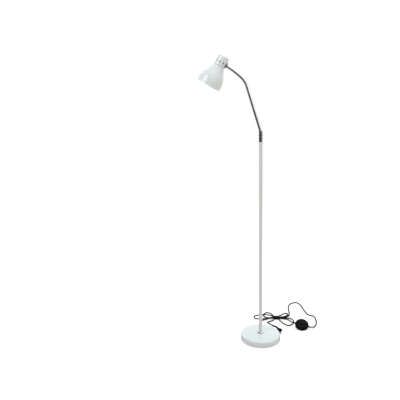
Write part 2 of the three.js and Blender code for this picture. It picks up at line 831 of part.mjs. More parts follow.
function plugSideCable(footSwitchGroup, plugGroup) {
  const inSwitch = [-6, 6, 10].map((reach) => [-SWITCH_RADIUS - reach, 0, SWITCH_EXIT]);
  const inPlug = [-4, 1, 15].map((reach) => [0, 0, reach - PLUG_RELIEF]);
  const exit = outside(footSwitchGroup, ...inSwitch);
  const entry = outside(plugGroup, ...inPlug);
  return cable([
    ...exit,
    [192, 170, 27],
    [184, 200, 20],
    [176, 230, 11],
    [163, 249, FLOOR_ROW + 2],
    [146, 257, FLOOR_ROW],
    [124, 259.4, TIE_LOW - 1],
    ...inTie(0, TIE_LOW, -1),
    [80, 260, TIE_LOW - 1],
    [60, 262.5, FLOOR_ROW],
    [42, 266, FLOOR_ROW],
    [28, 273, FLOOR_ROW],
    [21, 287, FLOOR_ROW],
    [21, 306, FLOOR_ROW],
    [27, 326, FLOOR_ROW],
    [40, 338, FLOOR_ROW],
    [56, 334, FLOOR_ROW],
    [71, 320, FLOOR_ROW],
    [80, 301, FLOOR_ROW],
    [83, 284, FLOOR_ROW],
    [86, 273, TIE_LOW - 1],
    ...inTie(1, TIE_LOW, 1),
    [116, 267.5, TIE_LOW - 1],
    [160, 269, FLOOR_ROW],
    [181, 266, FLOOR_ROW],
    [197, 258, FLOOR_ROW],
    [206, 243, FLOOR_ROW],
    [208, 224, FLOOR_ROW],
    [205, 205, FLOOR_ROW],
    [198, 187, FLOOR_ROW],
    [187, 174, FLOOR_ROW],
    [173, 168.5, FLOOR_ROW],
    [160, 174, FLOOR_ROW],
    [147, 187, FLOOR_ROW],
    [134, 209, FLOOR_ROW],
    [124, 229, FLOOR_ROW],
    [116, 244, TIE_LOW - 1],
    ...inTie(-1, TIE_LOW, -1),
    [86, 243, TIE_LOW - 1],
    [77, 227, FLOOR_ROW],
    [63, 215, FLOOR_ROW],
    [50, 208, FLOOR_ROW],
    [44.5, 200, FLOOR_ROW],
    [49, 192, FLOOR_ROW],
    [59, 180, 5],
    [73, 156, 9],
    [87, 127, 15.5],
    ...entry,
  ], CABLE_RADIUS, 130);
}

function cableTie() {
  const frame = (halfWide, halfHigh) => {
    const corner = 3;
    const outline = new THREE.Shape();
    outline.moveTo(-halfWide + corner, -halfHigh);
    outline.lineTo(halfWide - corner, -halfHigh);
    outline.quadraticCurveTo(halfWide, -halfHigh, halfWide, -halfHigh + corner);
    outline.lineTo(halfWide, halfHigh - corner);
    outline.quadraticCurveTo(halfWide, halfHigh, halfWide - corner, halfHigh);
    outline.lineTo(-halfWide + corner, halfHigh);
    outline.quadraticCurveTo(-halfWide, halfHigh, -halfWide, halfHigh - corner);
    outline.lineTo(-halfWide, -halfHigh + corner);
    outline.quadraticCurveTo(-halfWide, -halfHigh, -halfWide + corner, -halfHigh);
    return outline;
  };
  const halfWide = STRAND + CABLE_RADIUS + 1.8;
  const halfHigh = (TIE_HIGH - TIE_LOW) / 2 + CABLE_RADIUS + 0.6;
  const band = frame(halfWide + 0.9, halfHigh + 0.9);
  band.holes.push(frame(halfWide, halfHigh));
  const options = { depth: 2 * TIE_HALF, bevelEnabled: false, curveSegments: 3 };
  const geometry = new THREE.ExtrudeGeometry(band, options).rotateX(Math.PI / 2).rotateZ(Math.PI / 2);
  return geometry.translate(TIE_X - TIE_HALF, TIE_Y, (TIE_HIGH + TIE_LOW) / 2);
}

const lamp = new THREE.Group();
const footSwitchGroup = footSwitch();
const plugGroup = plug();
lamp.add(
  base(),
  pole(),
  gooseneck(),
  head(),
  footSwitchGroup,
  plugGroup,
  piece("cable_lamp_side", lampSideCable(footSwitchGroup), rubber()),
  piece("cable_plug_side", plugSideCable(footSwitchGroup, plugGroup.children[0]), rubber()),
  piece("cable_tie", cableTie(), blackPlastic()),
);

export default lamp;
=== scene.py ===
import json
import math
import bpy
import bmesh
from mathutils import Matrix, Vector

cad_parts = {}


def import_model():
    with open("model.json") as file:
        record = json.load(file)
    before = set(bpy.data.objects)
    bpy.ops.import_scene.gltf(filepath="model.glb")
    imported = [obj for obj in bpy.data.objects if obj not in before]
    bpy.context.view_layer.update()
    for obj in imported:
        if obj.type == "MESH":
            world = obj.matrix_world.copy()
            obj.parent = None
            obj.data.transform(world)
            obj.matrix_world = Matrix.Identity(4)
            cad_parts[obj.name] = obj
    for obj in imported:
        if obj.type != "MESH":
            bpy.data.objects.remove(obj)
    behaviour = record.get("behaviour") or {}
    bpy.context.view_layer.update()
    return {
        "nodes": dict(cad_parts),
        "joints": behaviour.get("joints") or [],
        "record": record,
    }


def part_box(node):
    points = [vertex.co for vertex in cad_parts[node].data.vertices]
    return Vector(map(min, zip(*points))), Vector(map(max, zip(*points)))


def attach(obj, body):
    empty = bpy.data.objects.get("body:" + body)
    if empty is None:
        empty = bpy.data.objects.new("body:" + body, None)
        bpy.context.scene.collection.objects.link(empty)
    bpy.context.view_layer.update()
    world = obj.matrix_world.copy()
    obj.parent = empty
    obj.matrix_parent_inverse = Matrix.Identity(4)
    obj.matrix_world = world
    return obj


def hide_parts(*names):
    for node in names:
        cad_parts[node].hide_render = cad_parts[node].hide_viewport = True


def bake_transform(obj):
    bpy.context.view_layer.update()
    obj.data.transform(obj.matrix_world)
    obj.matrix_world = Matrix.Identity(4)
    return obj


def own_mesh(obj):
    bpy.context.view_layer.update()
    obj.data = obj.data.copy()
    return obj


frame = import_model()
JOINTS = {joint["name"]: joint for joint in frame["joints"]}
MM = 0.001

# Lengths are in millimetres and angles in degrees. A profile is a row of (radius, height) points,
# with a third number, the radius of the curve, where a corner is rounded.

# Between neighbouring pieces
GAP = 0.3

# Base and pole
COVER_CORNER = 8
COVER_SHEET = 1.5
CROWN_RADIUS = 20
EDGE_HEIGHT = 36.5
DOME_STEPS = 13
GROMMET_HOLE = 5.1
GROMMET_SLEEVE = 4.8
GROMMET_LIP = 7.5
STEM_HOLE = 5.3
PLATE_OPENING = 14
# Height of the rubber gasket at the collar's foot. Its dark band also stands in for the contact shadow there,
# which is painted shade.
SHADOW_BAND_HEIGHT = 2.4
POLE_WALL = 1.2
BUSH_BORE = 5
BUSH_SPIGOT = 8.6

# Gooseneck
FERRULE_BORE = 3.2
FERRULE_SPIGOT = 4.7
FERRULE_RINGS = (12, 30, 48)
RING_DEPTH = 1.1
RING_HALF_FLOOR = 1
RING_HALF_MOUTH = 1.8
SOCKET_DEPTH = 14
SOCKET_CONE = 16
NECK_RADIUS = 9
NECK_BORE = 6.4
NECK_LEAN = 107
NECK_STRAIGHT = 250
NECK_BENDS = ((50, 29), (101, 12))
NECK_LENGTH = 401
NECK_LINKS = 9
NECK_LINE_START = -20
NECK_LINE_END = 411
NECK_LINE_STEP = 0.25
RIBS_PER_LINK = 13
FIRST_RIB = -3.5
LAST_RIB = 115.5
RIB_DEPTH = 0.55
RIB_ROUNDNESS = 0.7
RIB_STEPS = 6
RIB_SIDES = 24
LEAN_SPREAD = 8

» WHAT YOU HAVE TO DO
Write out the full listing, keeping every line exactly as it is.

» SOLUTION
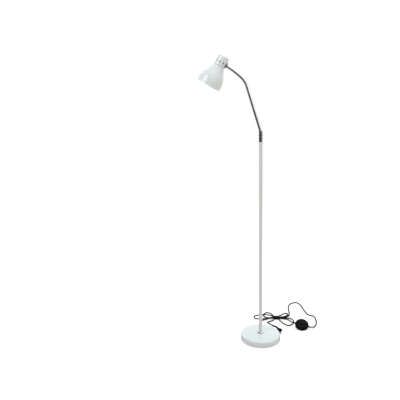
Write part 2 of the three.js and Blender code for this picture. It picks up at line 831 of part.mjs. More parts follow.
function plugSideCable(footSwitchGroup, plugGroup) {
  const inSwitch = [-6, 6, 10].map((reach) => [-SWITCH_RADIUS - reach, 0, SWITCH_EXIT]);
  const inPlug = [-4, 1, 15].map((reach) => [0, 0, reach - PLUG_RELIEF]);
  const exit = outside(footSwitchGroup, ...inSwitch);
  const entry = outside(plugGroup, ...inPlug);
  return cable([
    ...exit,
    [192, 170, 27],
    [184, 200, 20],
    [176, 230, 11],
    [163, 249, FLOOR_ROW + 2],
    [146, 257, FLOOR_ROW],
    [124, 259.4, TIE_LOW - 1],
    ...inTie(0, TIE_LOW, -1),
    [80, 260, TIE_LOW - 1],
    [60, 262.5, FLOOR_ROW],
    [42, 266, FLOOR_ROW],
    [28, 273, FLOOR_ROW],
    [21, 287, FLOOR_ROW],
    [21, 306, FLOOR_ROW],
    [27, 326, FLOOR_ROW],
    [40, 338, FLOOR_ROW],
    [56, 334, FLOOR_ROW],
    [71, 320, FLOOR_ROW],
    [80, 301, FLOOR_ROW],
    [83, 284, FLOOR_ROW],
    [86, 273, TIE_LOW - 1],
    ...inTie(1, TIE_LOW, 1),
    [116, 267.5, TIE_LOW - 1],
    [160, 269, FLOOR_ROW],
    [181, 266, FLOOR_ROW],
    [197, 258, FLOOR_ROW],
    [206, 243, FLOOR_ROW],
    [208, 224, FLOOR_ROW],
    [205, 205, FLOOR_ROW],
    [198, 187, FLOOR_ROW],
    [187, 174, FLOOR_ROW],
    [173, 168.5, FLOOR_ROW],
    [160, 174, FLOOR_ROW],
    [147, 187, FLOOR_ROW],
    [134, 209, FLOOR_ROW],
    [124, 229, FLOOR_ROW],
    [116, 244, TIE_LOW - 1],
    ...inTie(-1, TIE_LOW, -1),
    [86, 243, TIE_LOW - 1],
    [77, 227, FLOOR_ROW],
    [63, 215, FLOOR_ROW],
    [50, 208, FLOOR_ROW],
    [44.5, 200, FLOOR_ROW],
    [49, 192, FLOOR_ROW],
    [59, 180, 5],
    [73, 156, 9],
    [87, 127, 15.5],
    ...entry,
  ], CABLE_RADIUS, 130);
}

function cableTie() {
  const frame = (halfWide, halfHigh) => {
    const corner = 3;
    const outline = new THREE.Shape();
    outline.moveTo(-halfWide + corner, -halfHigh);
    outline.lineTo(halfWide - corner, -halfHigh);
    outline.quadraticCurveTo(halfWide, -halfHigh, halfWide, -halfHigh + corner);
    outline.lineTo(halfWide, halfHigh - corner);
    outline.quadraticCurveTo(halfWide, halfHigh, halfWide - corner, halfHigh);
    outline.lineTo(-halfWide + corner, halfHigh);
    outline.quadraticCurveTo(-halfWide, halfHigh, -halfWide, halfHigh - corner);
    outline.lineTo(-halfWide, -halfHigh + corner);
    outline.quadraticCurveTo(-halfWide, -halfHigh, -halfWide + corner, -halfHigh);
    return outline;
  };
  const halfWide = STRAND + CABLE_RADIUS + 1.8;
  const halfHigh = (TIE_HIGH - TIE_LOW) / 2 + CABLE_RADIUS + 0.6;
  const band = frame(halfWide + 0.9, halfHigh + 0.9);
  band.holes.push(frame(halfWide, halfHigh));
  const options = { depth: 2 * TIE_HALF, bevelEnabled: false, curveSegments: 3 };
  const geometry = new THREE.ExtrudeGeometry(band, options).rotateX(Math.PI / 2).rotateZ(Math.PI / 2);
  return geometry.translate(TIE_X - TIE_HALF, TIE_Y, (TIE_HIGH + TIE_LOW) / 2);
}

const lamp = new THREE.Group();
const footSwitchGroup = footSwitch();
const plugGroup = plug();
lamp.add(
  base(),
  pole(),
  gooseneck(),
  head(),
  footSwitchGroup,
  plugGroup,
  piece("cable_lamp_side", lampSideCable(footSwitchGroup), rubber()),
  piece("cable_plug_side", plugSideCable(footSwitchGroup, plugGroup.children[0]), rubber()),
  piece("cable_tie", cableTie(), blackPlastic()),
);

export default lamp;
=== scene.py ===
import json
import math
import bpy
import bmesh
from mathutils import Matrix, Vector

cad_parts = {}


def import_model():
    with open("model.json") as file:
        record = json.load(file)
    before = set(bpy.data.objects)
    bpy.ops.import_scene.gltf(filepath="model.glb")
    imported = [obj for obj in bpy.data.objects if obj not in before]
    bpy.context.view_layer.update()
    for obj in imported:
        if obj.type == "MESH":
            world = obj.matrix_world.copy()
            obj.parent = None
            obj.data.transform(world)
            obj.matrix_world = Matrix.Identity(4)
            cad_parts[obj.name] = obj
    for obj in imported:
        if obj.type != "MESH":
            bpy.data.objects.remove(obj)
    behaviour = record.get("behaviour") or {}
    bpy.context.view_layer.update()
    return {
        "nodes": dict(cad_parts),
        "joints": behaviour.get("joints") or [],
        "record": record,
    }


def part_box(node):
    points = [vertex.co for vertex in cad_parts[node].data.vertices]
    return Vector(map(min, zip(*points))), Vector(map(max, zip(*points)))


def attach(obj, body):
    empty = bpy.data.objects.get("body:" + body)
    if empty is None:
        empty = bpy.data.objects.new("body:" + body, None)
        bpy.context.scene.collection.objects.link(empty)
    bpy.context.view_layer.update()
    world = obj.matrix_world.copy()
    obj.parent = empty
    obj.matrix_parent_inverse = Matrix.Identity(4)
    obj.matrix_world = world
    return obj


def hide_parts(*names):
    for node in names:
        cad_parts[node].hide_render = cad_parts[node].hide_viewport = True


def bake_transform(obj):
    bpy.context.view_layer.update()
    obj.data.transform(obj.matrix_world)
    obj.matrix_world = Matrix.Identity(4)
    return obj


def own_mesh(obj):
    bpy.context.view_layer.update()
    obj.data = obj.data.copy()
    return obj


frame = import_model()
JOINTS = {joint["name"]: joint for joint in frame["joints"]}
MM = 0.001

# Lengths are in millimetres and angles in degrees. A profile is a row of (radius, height) points,
# with a third number, the radius of the curve, where a corner is rounded.

# Between neighbouring pieces
GAP = 0.3

# Base and pole
COVER_CORNER = 8
COVER_SHEET = 1.5
CROWN_RADIUS = 20
EDGE_HEIGHT = 36.5
DOME_STEPS = 13
GROMMET_HOLE = 5.1
GROMMET_SLEEVE = 4.8
GROMMET_LIP = 7.5
STEM_HOLE = 5.3
PLATE_OPENING = 14
# Height of the rubber gasket at the collar's foot. Its dark band also stands in for the contact shadow there,
# which is painted shade.
SHADOW_BAND_HEIGHT = 2.4
POLE_WALL = 1.2
BUSH_BORE = 5
BUSH_SPIGOT = 8.6

# Gooseneck
FERRULE_BORE = 3.2
FERRULE_SPIGOT = 4.7
FERRULE_RINGS = (12, 30, 48)
RING_DEPTH = 1.1
RING_HALF_FLOOR = 1
RING_HALF_MOUTH = 1.8
SOCKET_DEPTH = 14
SOCKET_CONE = 16
NECK_RADIUS = 9
NECK_BORE = 6.4
NECK_LEAN = 107
NECK_STRAIGHT = 250
NECK_BENDS = ((50, 29), (101, 12))
NECK_LENGTH = 401
NECK_LINKS = 9
NECK_LINE_START = -20
NECK_LINE_END = 411
NECK_LINE_STEP = 0.25
RIBS_PER_LINK = 13
FIRST_RIB = -3.5
LAST_RIB = 115.5
RIB_DEPTH = 0.55
RIB_ROUNDNESS = 0.7
RIB_STEPS = 6
RIB_SIDES = 24
LEAN_SPREAD = 8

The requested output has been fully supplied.